• **Work to do**: Repeat everything from the line holding "Recreate this object" to the line holding "in the neck.", inclusive, exactly. Leave out the rest.

• **Given data**:
┌──
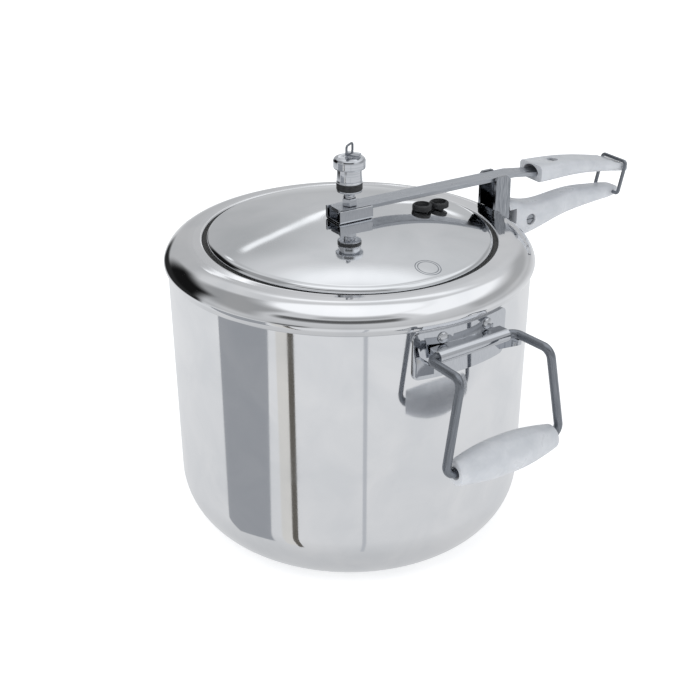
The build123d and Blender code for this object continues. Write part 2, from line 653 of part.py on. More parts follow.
└──
┌──
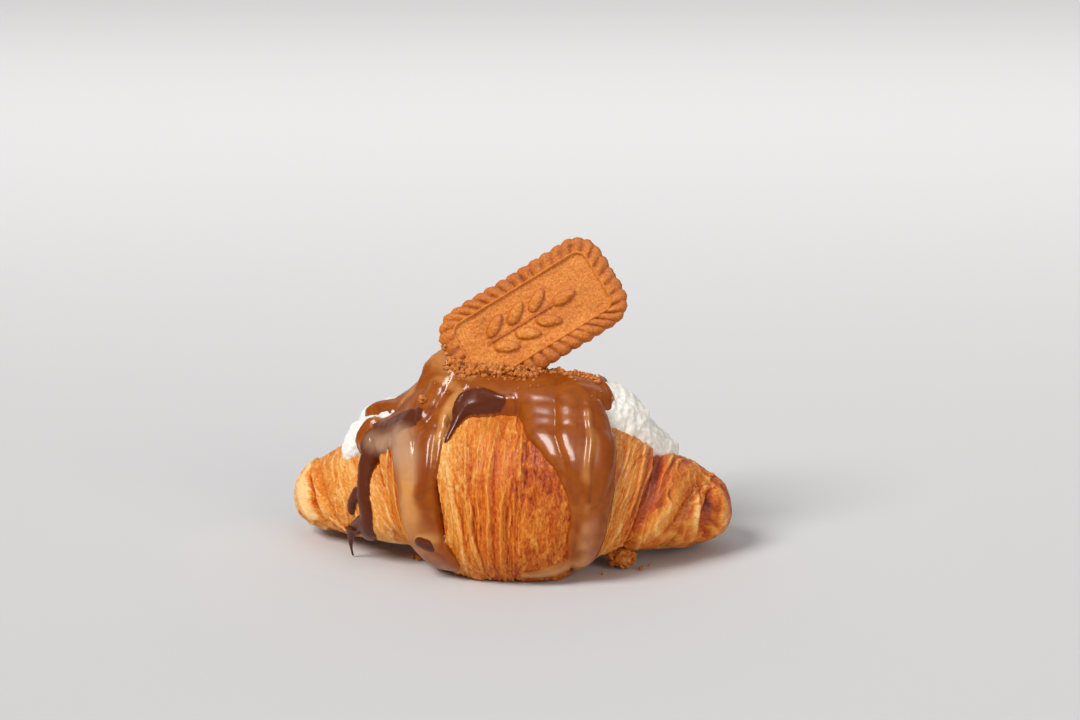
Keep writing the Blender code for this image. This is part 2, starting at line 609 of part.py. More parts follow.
└──
┌──
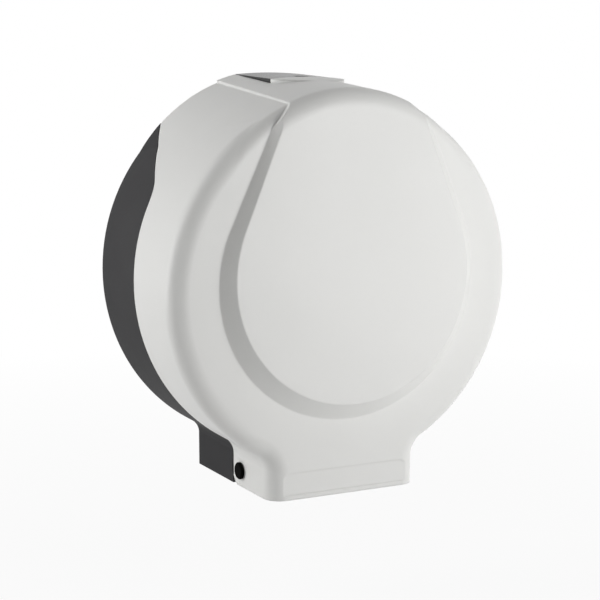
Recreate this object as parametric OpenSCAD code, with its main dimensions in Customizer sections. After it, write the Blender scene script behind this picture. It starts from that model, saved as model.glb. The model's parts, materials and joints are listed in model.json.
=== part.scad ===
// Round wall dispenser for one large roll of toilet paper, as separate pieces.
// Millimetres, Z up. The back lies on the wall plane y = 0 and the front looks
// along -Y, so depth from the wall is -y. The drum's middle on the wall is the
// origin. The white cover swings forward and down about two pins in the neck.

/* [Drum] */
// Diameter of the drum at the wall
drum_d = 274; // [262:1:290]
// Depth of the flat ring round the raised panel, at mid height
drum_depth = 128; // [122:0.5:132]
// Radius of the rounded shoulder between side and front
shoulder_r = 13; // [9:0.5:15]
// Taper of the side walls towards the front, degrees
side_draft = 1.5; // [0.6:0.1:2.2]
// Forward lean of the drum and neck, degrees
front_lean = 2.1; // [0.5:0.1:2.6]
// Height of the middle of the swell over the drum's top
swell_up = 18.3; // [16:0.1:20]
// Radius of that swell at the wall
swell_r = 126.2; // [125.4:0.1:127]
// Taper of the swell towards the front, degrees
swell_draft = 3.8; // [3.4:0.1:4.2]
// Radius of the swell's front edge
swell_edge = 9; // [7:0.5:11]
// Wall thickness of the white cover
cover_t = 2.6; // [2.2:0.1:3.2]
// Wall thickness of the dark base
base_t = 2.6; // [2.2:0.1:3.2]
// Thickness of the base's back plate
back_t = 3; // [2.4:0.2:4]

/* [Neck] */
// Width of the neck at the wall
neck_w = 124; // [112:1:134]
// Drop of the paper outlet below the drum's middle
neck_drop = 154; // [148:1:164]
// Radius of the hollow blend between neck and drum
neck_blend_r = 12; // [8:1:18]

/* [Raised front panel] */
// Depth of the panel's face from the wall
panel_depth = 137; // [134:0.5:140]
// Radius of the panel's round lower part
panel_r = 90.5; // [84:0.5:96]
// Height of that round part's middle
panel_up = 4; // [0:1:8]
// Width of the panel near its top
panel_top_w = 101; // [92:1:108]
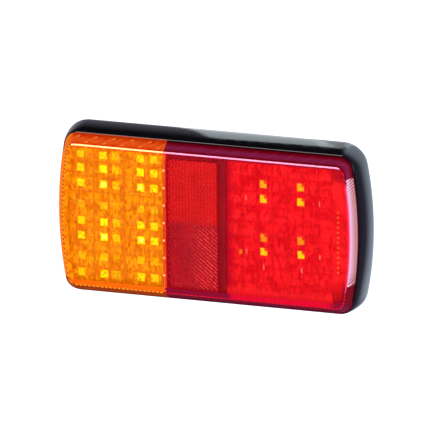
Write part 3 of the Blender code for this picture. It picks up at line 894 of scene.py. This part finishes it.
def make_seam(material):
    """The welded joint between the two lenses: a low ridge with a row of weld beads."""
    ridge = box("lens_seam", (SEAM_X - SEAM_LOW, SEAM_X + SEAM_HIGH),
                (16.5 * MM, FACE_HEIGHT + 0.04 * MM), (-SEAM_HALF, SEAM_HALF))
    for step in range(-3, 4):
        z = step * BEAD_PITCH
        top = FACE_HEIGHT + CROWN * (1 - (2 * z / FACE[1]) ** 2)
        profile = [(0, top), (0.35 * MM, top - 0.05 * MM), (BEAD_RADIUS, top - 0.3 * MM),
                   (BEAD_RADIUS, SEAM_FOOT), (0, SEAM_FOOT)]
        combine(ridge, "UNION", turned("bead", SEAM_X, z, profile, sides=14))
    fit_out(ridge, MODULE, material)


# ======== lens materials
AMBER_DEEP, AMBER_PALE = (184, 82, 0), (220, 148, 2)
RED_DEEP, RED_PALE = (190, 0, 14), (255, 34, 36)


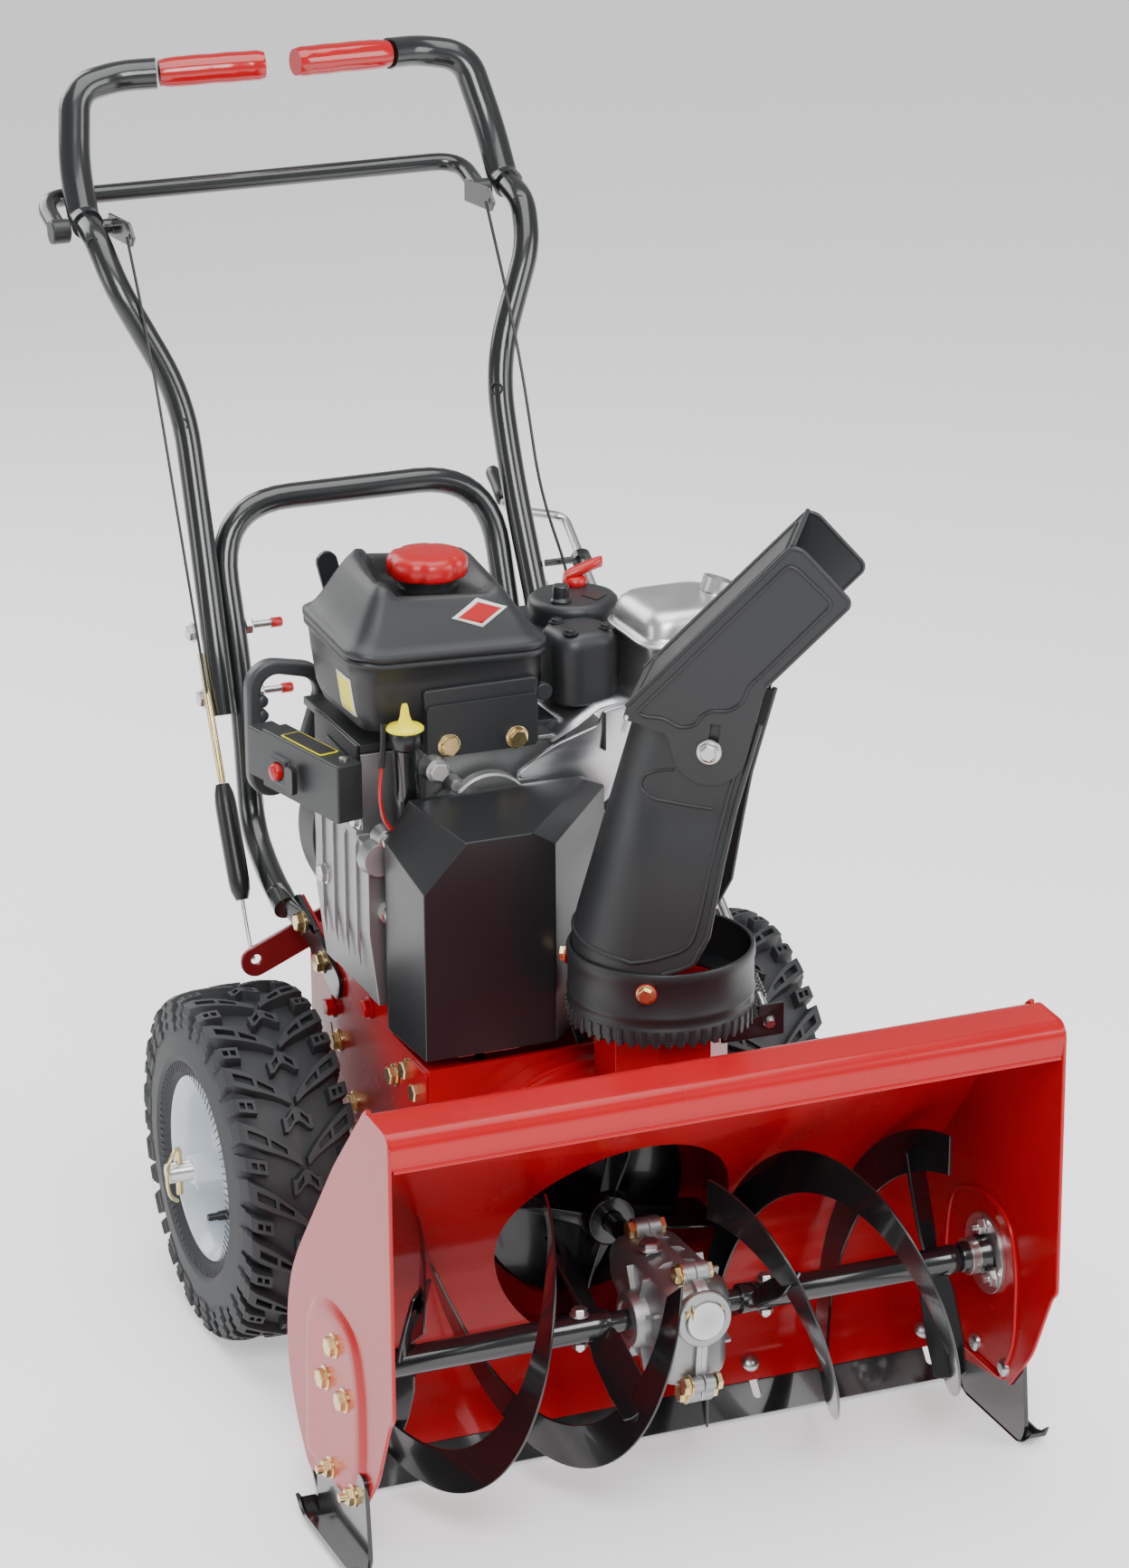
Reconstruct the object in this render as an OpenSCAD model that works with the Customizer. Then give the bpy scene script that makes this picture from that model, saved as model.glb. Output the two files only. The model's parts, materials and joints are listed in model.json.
└──
• **Answer below**:
Recreate this object as parametric OpenSCAD code, with its main dimensions in Customizer sections. After it, write the Blender scene script behind this picture. It starts from that model, saved as model.glb. The model's parts, materials and joints are listed in model.json.
=== part.scad ===
// Round wall dispenser for one large roll of toilet paper, as separate pieces.
// Millimetres, Z up. The back lies on the wall plane y = 0 and the front looks
// along -Y, so depth from the wall is -y. The drum's middle on the wall is the
// origin. The white cover swings forward and down about two pins in the neck.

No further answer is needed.